I'm reading a great (fiction) book currently called The Psychology of Time-Travel. It tackles just this question.
 
#6
You are all making very valid points, but you can split current ‘reality’ into something here and now?

There is always a one side and another. To put it simply regarding immediate social relationships, for example. The ‘truth’ may lay somewhere in between.

So how do we know what we think we may believe, or indeed perceive is actually ‘real’ in the first place at all?
 

Bee

Founding Member
#7
That's just it - we don't. It's all subjective.
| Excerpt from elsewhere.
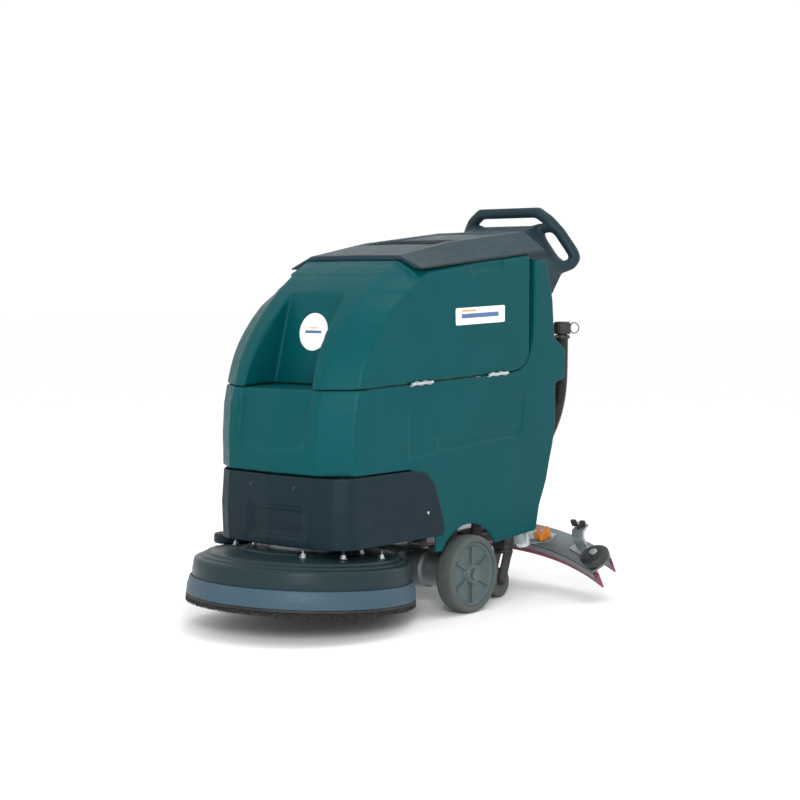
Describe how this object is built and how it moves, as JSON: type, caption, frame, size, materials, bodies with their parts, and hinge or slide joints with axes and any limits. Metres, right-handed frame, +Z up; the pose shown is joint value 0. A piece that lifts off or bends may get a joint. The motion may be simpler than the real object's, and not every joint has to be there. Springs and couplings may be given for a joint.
{
  "type": "walk-behind floor scrubber",
  "caption": "Walk-behind wet and dry floor scrubber with a round brush deck, tipping recovery tank, loop handle and curved rear squeegee.",
  "frame": {"origin": "on the floor under the centre of the whole machine's box", "axes": "+Z up, front of the machine towards -Y, +X to the machine's left"},
  "size_m": [0.846, 1.1996, 1.054],
  "materials": {
    "green_shell": "satin rotomoulded",
    "slate_shell": "satin moulded",
    "lid_shell": "satin moulded",
    "handle_shell": "textured moulded",
    "deck_shell": "semi gloss moulded",
    "skirt_shell": "satin moulded",
    "bristle": "fibres",
    "black_plastic": "moulded",
    "orange_plastic": "moulded",
    "hub_plastic": "moulded",
    "grey_tyre": "solid non-marking",
    "black_rubber": "matt",
    "blade_rubber": "translucent urethane",
    "frame_steel": "black powder coat",
    "zinc_steel": "zinc plated",
    "motor_metal": "silver paint",
    "cast_aluminium": "cast",
    "squeegee_metal": "painted grey",
    "battery_case": "moulded case",
    "clear_tube": "clear"
  },
  "bodies": {
    "chassis": {"chassis_frame": "frame_steel", "batteries": "battery_case", "transaxle_housing": "cast_aluminium", "lower_tank": "green_shell", "front_cover": "slate_shell", "lower_hinge_leaves": "zinc_steel", "hinge_pins": "zinc_steel", "handle_housing": "handle_shell", "control_panel": "black_plastic", "drain_hose": "black_rubber", "hose_clip": "black_plastic", "level_tube": "clear_tube", "level_tube_fittings": "black_plastic", "filter_bowl": "clear_tube", "vacuum_motor": "black_plastic"},
    "left_drive_wheel": {"left_tyre": "grey_tyre", "left_wheel_hub": "hub_plastic", "left_axle": "zinc_steel"},
    "right_drive_wheel": {"right_tyre": "grey_tyre", "right_wheel_hub": "hub_plastic", "right_axle": "zinc_steel"},
    "left_caster": {"left_caster_fork": "frame_steel"},
    "left_caster_roll": {"left_caster_wheel": "grey_tyre"},
    "right_caster": {"right_caster_fork": "frame_steel"},
    "right_caster_roll": {"right_caster_wheel": "grey_tyre"},
    "deck_arm": {"deck_lift_arm": "frame_steel"},
    "deck": {"deck_cover": "deck_shell", "splash_skirt": "skirt_shell", "skirt_brush": "bristle", "brush_motor": "motor_metal", "deck_studs": "zinc_steel"},
    "brush": {"brush_disc": "black_plastic", "brush_bristles": "bristle"},
    "bumper_wheel": {"deck_roller": "hub_plastic"},
    "pedal": {"deck_pedal": "frame_steel"},
    "recovery": {"recovery_tank": "green_shell", "upper_hinge_leaves": "zinc_steel", "float_cage": "black_plastic"},
    "lid": {"tank_lid": "lid_shell", "lid_gasket": "black_rubber"},
    "squeegee_lift_arm": {"squeegee_arm": "frame_steel"},
    "squeegee": {"squeegee_body": "squeegee_metal", "front_blade": "blade_rubber", "rear_blade": "blade_rubber", "blade_strips": "squeegee_metal", "squeegee_brackets": "cast_aluminium", "suction_port": "black_plastic"},
    "left_star": {"left_star_knob": "orange_plastic"},
    "right_star": {"right_star_knob": "orange_plastic"},
    "left_wing": {"left_wing_knob": "black_plastic"},
    "right_wing": {"right_wing_knob": "black_plastic"},
    "left_roller": {"left_squeegee_roller": "black_rubber"},
    "right_roller": {"right_squeegee_roller": "black_rubber"},
    "lift_lever": {"squeegee_lever": "frame_steel"},
    "button_brush": {"brush_button": "black_plastic"},
    "button_water": {"water_button": "black_plastic"},
    "key": {"key_switch": "zinc_steel"},
    "speed_dial": {"speed_knob": "black_plastic"},
    "trigger": {"drive_trigger": "black_plastic"},
    "cap": {"drain_cap": "black_plastic"}
  },
  "joints": [
    {"name": "left_wheel_spin", "type": "hinge", "parent": "chassis", "child": "left_drive_wheel", "pos_m": [0.218, 0.07363, 0.1], "axis": [1, 0, 0], "continuous": true},
    {"name": "right_wheel_spin", "type": "hinge", "parent": "chassis", "child": "right_drive_wheel", "pos_m": [-0.218, 0.07363, 0.1], "axis": [1, 0, 0], "continuous": true},
    {"name": "left_caster_swivel", "type": "hinge", "parent": "chassis", "child": "left_caster", "pos_m": [0.15, 0.31863, 0.122], "axis": [0, 0, 1], "continuous": true},
    {"name": "left_caster_spin", "type": "hinge", "parent": "left_caster", "child": "left_caster_roll", "pos_m": [0.15, 0.29063, 0.04], "axis": [1, 0, 0], "continuous": true},
    {"name": "right_caster_swivel", "type": "hinge", "parent": "chassis", "child": "right_caster", "pos_m": [-0.15, 0.31863, 0.122], "axis": [0, 0, 1], "continuous": true},
    {"name": "right_caster_spin", "type": "hinge", "parent": "right_caster", "child": "right_caster_roll", "pos_m": [-0.15, 0.29063, 0.04], "axis": [1, 0, 0], "continuous": true},
    {"name": "deck_lift", "type": "hinge", "parent": "chassis", "child": "deck_arm", "pos_m": [0, -0.01637, 0.205], "axis": [1, 0, 0], "range_deg": [0, 12.03]},
    {"name": "deck_level", "type": "hinge", "parent": "deck_arm", "child": "deck", "pos_m": [0, -0.25637, 0.212], "axis": [1, 0, 0], "range_deg": [-8.54, 0]},
    {"name": "brush_spin", "type": "hinge", "parent": "deck", "child": "brush", "pos_m": [0, -0.31193, 0.09392], "axis": [0, 0.061, 0.9981], "continuous": true},
    {"name": "bumper_wheel_spin", "type": "hinge", "parent": "deck", "child": "bumper_wheel", "pos_m": [-0.243, -0.31006, 0.18999], "axis": [0, 0.061, 0.9981], "continuous": true},
    {"name": "deck_pedal_swing", "type": "hinge", "parent": "chassis", "child": "pedal", "pos_m": [-0.093, 0.32663, 0.2], "axis": [1, 0, 0], "range_deg": [0, 15.05]},
    {"name": "tank_tip", "type": "hinge", "parent": "chassis", "child": "recovery", "pos_m": [0.23, 0.07363, 0.60473], "axis": [0, 0.9994, 0.034], "range_deg": [0, 80]},
    {"name": "lid_open", "type": "hinge", "parent": "recovery", "child": "lid", "pos_m": [-0.226, 0.07363, 0.89146], "axis": [0, -0.9953, -0.0967], "range_deg": [0, 95]},
    {"name": "squeegee_lift", "type": "hinge", "parent": "chassis", "child": "squeegee_lift_arm", "pos_m": [0, 0.32363, 0.15], "axis": [1, 0, 0], "range_deg": [-32.1, 0]},
    {"name": "squeegee_swing", "type": "hinge", "parent": "squeegee_lift_arm", "child": "squeegee", "pos_m": [0, 0.44989, 0.14067], "axis": [0, -0.5314, 0.8471], "range_deg": [-8, 8]},
    {"name": "left_star_turn", "type": "hinge", "parent": "squeegee", "child": "left_star", "pos_m": [0.165, 0.48178, 0.15005], "axis": [0, -0.5314, 0.8471], "continuous": true},
    {"name": "left_wing_turn", "type": "hinge", "parent": "squeegee", "child": "left_wing", "pos_m": [0.3, 0.46073, 0.19114], "axis": [0, -0.5314, 0.8471], "continuous": true},
    {"name": "left_roller_spin", "type": "hinge", "parent": "squeegee", "child": "left_roller", "pos_m": [0.383, 0.41378, 0.1192], "axis": [0, -0.5314, 0.8471], "continuous": true},
    {"name": "right_star_turn", "type": "hinge", "parent": "squeegee", "child": "right_star", "pos_m": [-0.165, 0.48178, 0.15005], "axis": [0, -0.5314, 0.8471], "continuous": true},
    {"name": "right_wing_turn", "type": "hinge", "parent": "squeegee", "child": "right_wing", "pos_m": [-0.3, 0.46073, 0.19114], "axis": [0, -0.5314, 0.8471], "continuous": true},
    {"name": "right_roller_spin", "type": "hinge", "parent": "squeegee", "child": "right_roller", "pos_m": [-0.383, 0.41378, 0.1192], "axis": [0, -0.5314, 0.8471], "continuous": true},
    {"name": "lift_lever_swing", "type": "hinge", "parent": "chassis", "child": "lift_lever", "pos_m": [0, 0.48763, 0.742], "axis": [1, 0, 0], "range_deg": [0, 60.05]},
    {"name": "brush_button_press", "type": "slide", "parent": "chassis", "child": "button_brush", "axis": [0, -0.9673, -0.2538], "range_m": [0, 0.003], "stiffness_N_per_m": 400, "springref_m": -0.0005},
    {"name": "water_button_press", "type": "slide", "parent": "chassis", "child": "button_water", "axis": [0, -0.9673, -0.2538], "range_m": [0, 0.003], "stiffness_N_per_m": 400, "springref_m": -0.0005},
    {"name": "key_turn", "type": "hinge", "parent": "chassis", "child": "key", "pos_m": [0.066, 0.5702, 0.93215], "axis": [0, 0.9673, 0.2538], "range_deg": [0, 90]},
    {"name": "speed_dial_turn", "type": "hinge", "parent": "chassis", "child": "speed_dial", "pos_m": [0.014, 0.5697, 0.93409], "axis": [0, 0.9673, 0.2538], "range_deg": [-135, 135]},
    {"name": "drive_trigger_pull", "type": "hinge", "parent": "chassis", "child": "trigger", "pos_m": [0, 0.55563, 0.983], "axis": [1, 0, 0], "range_deg": [0, 10], "stiffness_Nm_per_rad": 1.5, "springref_deg": -1.72},
    {"name": "drain_cap_lift", "type": "slide", "parent": "chassis", "child": "cap", "axis": [0, 0, 1], "range_m": [0, 0.03]}
  ],
  "couplings": [
    {"joint": "deck_level", "follows": "deck_lift", "ratio": -0.70893},
    {"joint": "deck_pedal_swing", "follows": "deck_lift", "ratio": 1.2474},
    {"joint": "lift_lever_swing", "follows": "squeegee_lift", "ratio": -1.8692}
  ]
}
You and I could be in the same place, breathing the same air, looking at the same flower - but we'd experience it differently, and describe it differently - using language based on our own history and experiences that meant something to us on a personal level.
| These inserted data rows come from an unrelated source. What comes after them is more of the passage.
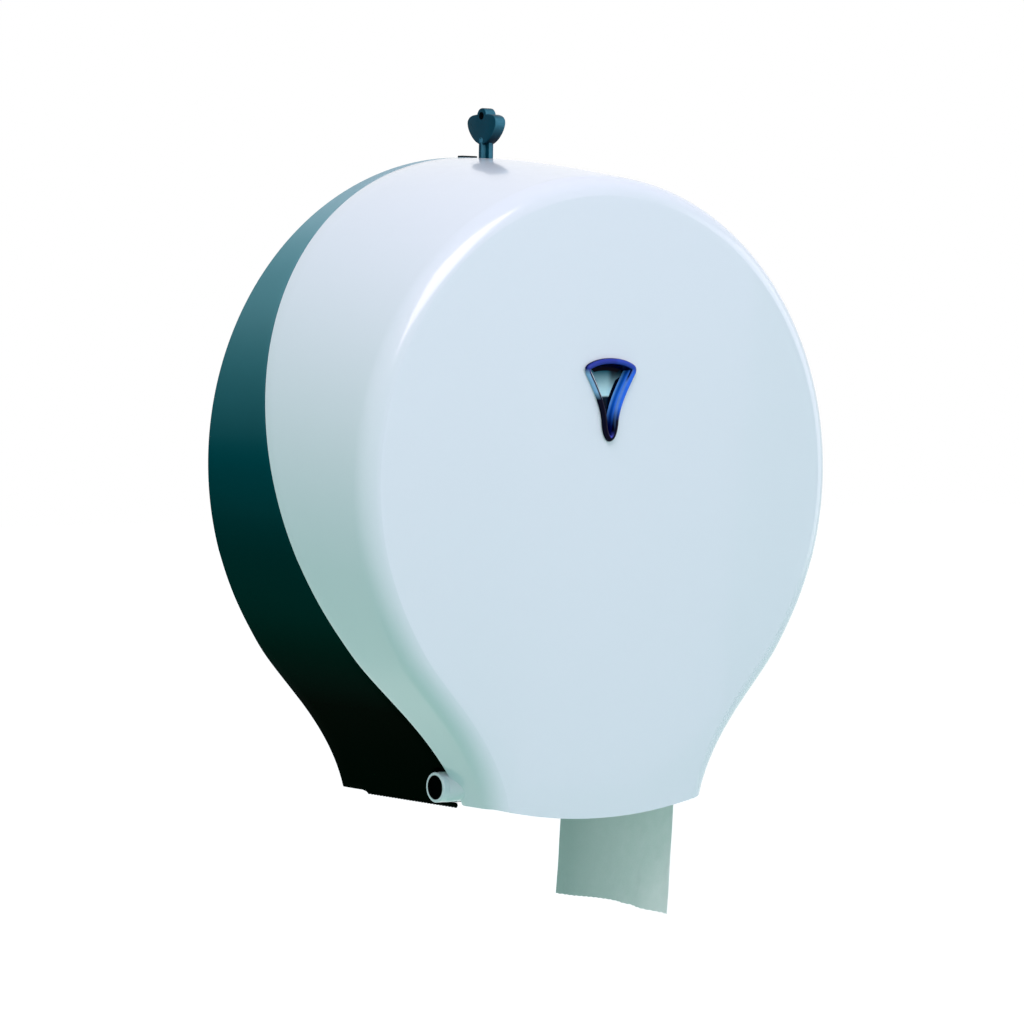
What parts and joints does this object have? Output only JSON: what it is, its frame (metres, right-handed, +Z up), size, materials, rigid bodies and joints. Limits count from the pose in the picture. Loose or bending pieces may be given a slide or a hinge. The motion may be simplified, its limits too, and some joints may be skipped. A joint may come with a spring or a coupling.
{
  "type": "toilet roll dispenser",
  "caption": "Wall-mounted jumbo toilet roll dispenser: dark shell, white drop-down cover with blue level window, top key lock, toothed tear strips and a roll on a turning hub.",
  "frame": {"origin": "on the wall plane at the back of the shell, on the axis that the roll turns about", "axes": "+Z up, +Y into the wall, -Y out into the room, +X to the right as someone facing the dispenser sees it"},
  "size_m": [0.327, 0.1304, 0.4271],
  "materials": {
    "cover_gloss": "gloss",
    "shell_dark": "satin",
    "window_blue": "gloss",
    "moulded_grey": "satin",
    "key_petrol": "satin",
    "steel": "satin",
    "tissue": "matte",
    "wound_tissue": "matte",
    "card": "matte"
  },
  "bodies": {
    "shell": {"rear_shell": "shell_dark", "cutter_left": "shell_dark", "cutter_right": "shell_dark", "hinge_pin_left": "shell_dark", "hinge_pin_right": "shell_dark", "spindle": "moulded_grey", "spindle_screw_1": "steel", "spindle_screw_2": "steel", "spindle_screw_3": "steel", "hub_retainer": "moulded_grey", "retainer_screw": "steel", "lock_strike": "moulded_grey", "strike_screw_left": "steel", "strike_screw_right": "steel", "paper_tail": "tissue"},
    "cover": {"cover": "cover_gloss", "level_window": "window_blue", "window_clip": "moulded_grey", "lock_housing": "moulded_grey"},
    "lock": {"lock_barrel": "moulded_grey", "lock_cam": "steel", "cam_screw": "steel"},
    "key": {"key": "key_petrol"},
    "roll": {"roll_hub": "moulded_grey", "roll_core": "card", "paper_roll": "wound_tissue"}
  },
  "joints": [
    {"name": "cover_hinge", "type": "hinge", "parent": "shell", "child": "cover", "pos_m": [0, -0.091, -0.1631], "axis": [1, 0, 0], "range_deg": [0, 90], "deforming": ["paper_tail"]},
    {"name": "lock_turn", "type": "hinge", "parent": "cover", "child": "lock", "pos_m": [0, -0.02, 0.16], "axis": [0, 0, 1], "range_deg": [0, 90]},
    {"name": "key_slide", "type": "slide", "parent": "lock", "child": "key", "axis": [0, 0, 1], "range_m": [0, 0.022]},
    {"name": "roll_spin", "type": "hinge", "parent": "shell", "child": "roll", "pos_m": [0, 0, 0], "axis": [0, 1, 0], "continuous": true}
  ]
}
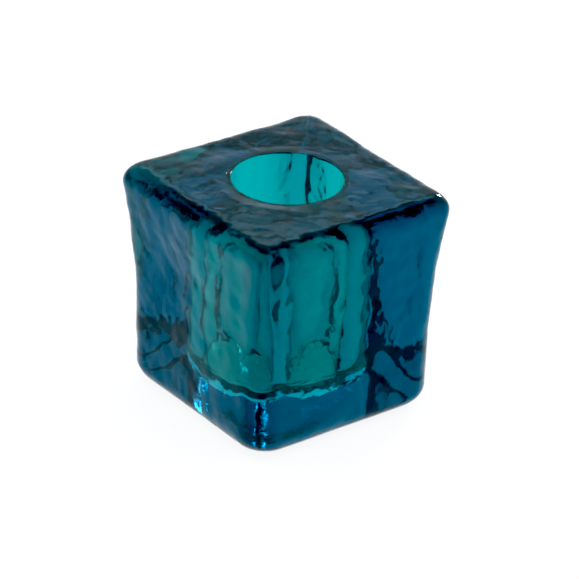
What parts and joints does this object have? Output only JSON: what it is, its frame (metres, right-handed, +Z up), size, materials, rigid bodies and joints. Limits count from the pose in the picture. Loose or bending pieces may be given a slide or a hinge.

Two people having a conversation will each remember different things - but that doesn't mean the conversation happened one way or another - it's just that what we experience and what we subsequently recall is meangingful to us. Our own truth - or to put it another way, our own reality.
 

Jon

Administrator
Staff member
#8
Maybe truth is not subjective, just merely something we have a hard time verifying. For how do we know for sure what truth is?

It was "obvious" that the earth was flat, but new knowledge proved otherwise. The aliens always knew it - different perspective. But the creator of our universe simulation knew even better. We are just 1's and 0's in a computer simulation.
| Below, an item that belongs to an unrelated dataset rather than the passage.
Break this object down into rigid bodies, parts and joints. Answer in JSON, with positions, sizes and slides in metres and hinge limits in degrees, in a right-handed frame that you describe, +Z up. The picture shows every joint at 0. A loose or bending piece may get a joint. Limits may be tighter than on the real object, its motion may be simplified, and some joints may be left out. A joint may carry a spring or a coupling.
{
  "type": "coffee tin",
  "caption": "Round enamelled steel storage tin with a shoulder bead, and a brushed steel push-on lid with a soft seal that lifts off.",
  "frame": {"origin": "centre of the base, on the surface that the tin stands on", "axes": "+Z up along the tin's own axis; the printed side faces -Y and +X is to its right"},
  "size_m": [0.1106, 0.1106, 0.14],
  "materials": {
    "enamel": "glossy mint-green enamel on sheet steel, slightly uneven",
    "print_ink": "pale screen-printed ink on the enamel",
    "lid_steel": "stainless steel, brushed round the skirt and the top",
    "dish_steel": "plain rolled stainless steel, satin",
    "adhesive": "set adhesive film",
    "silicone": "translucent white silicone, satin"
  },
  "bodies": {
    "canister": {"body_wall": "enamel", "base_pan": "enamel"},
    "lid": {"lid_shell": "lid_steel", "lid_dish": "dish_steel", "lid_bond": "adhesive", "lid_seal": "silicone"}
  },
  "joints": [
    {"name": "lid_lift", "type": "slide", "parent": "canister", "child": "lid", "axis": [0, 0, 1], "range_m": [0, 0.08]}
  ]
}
We thought that Newton's Laws were sound, but Quantum Mechanics suggests different things happen at different scale.

Unless we start from the end of unending time, we cannot look back on what is pure truth. We can only guestimate.
 

The_Doc_Man

Founding Member
#9
I think that if truth is subjjective, then reality also has to be.
You are entitled to your opinion, of course, but I don't think it needs to go that deep. All we need is one layer of subject filtration in a world of true - or "absolute" - reality and we are still stuck inside our own heads. Of course, like that famous Jack Nicholson line, perhaps we "can't handle the truth." The movie The Matrix would be an extreme example of that. But then again, with so many writers of fantasy, science-fiction, and speculative fiction successfully vying for our attention, I wonder if we care so much about reality anyway.
 
#10
We thought that Newton's Laws were sound, but Quantum Mechanics suggests different things happen at different scale.
Newton's Laws actually are quite sound. It is just that we found that they have a limit... which is also a play on the nature on the limit. In physic and chemistry, it frequently happens that we find there are macro effects and micro effects. If we do the math, we invariably find that the macro effects are just a sum (usually in three dimensions) of the micro effects. For instance, the old "Ideal Gas Law" PV = nRT (relating pressure, volume, temperature, and amount of a gas) is completely derivable using statistics in a micro model involving spherical geometry on gas molecules moving randomly. That is also true in many other scenarios, many other disciplines.

As you point out in post #8, it's all a matter of perspective. Forests are different than trees in various ways. One tree has negligible effects as you get more distant from it - but a whole forest full of trees is totally different because there you have something that can affect weather patterns.
.
 

Uncle Gizmo

Founding Member
#11
I am writing a story which is based on time travel. The premise is that when the first industrial sized space elevator is created. I'm thinking of a tube several miles in diameter, with tube riders, container-ship sized spaceships tethered to the tube by some sort of magnetic levitation. The tube is from ground level to a space location around 20,000 miles out. Because of the time difference between an object moving in orbit and something stationary on the ground a current of time flows in the "ribbon tube" --- I call it, as I'm sure the first attempts at a space elevator will be some sort of ribbon, and then I imagine this ribbon being wrapped around and turned into a tube. The time energy stored in the ribbon tube structure is needed by the human race or whatever it has evolved into at the end of the universe. They need the time energy so that they can step outside of the universe as the universe decays and dies, so that they can then come back into the next universe. But there are different factions, some factions decide that the end of the universe should mean the end of all life and it shouldn't be preserved. Anyway that's the basis of the story I'm struggling with!
 
#12
If you have not read it yet, may I suggest Asimov's "The Last Question" as a really good read involving the end of the universe? It is not a time travel story, but it is a computer story and an end-of-the-universe story.
 

Uncle Gizmo

Founding Member
#13
If you have not read it yet, may I suggest Asimov's "The Last Question" as a really good read involving the end of the universe? It is not a time travel story, but it is a computer story and an end-of-the-universe story.
Yes I have read it Richard, it's one of my favourite stories. Basically Asimov relates exactly what's happened to computers. The fantastic increase in computing power. The only difference really, between how Asimov saw computers, and how they actually are, is that Issac could not foresee the development of the microchip, his device for making the computers of a usable format was to hide the workings in hyperspace.

What is so amazing about that story is the punchline which if I recall it correctly is the computer saying, yes I now understand everything, and the computer initiates the recreation of the next universe, and speaks the words "Let There Be Light" - an amusing joke and something that makes you think what will happen as computers become more and more powerful.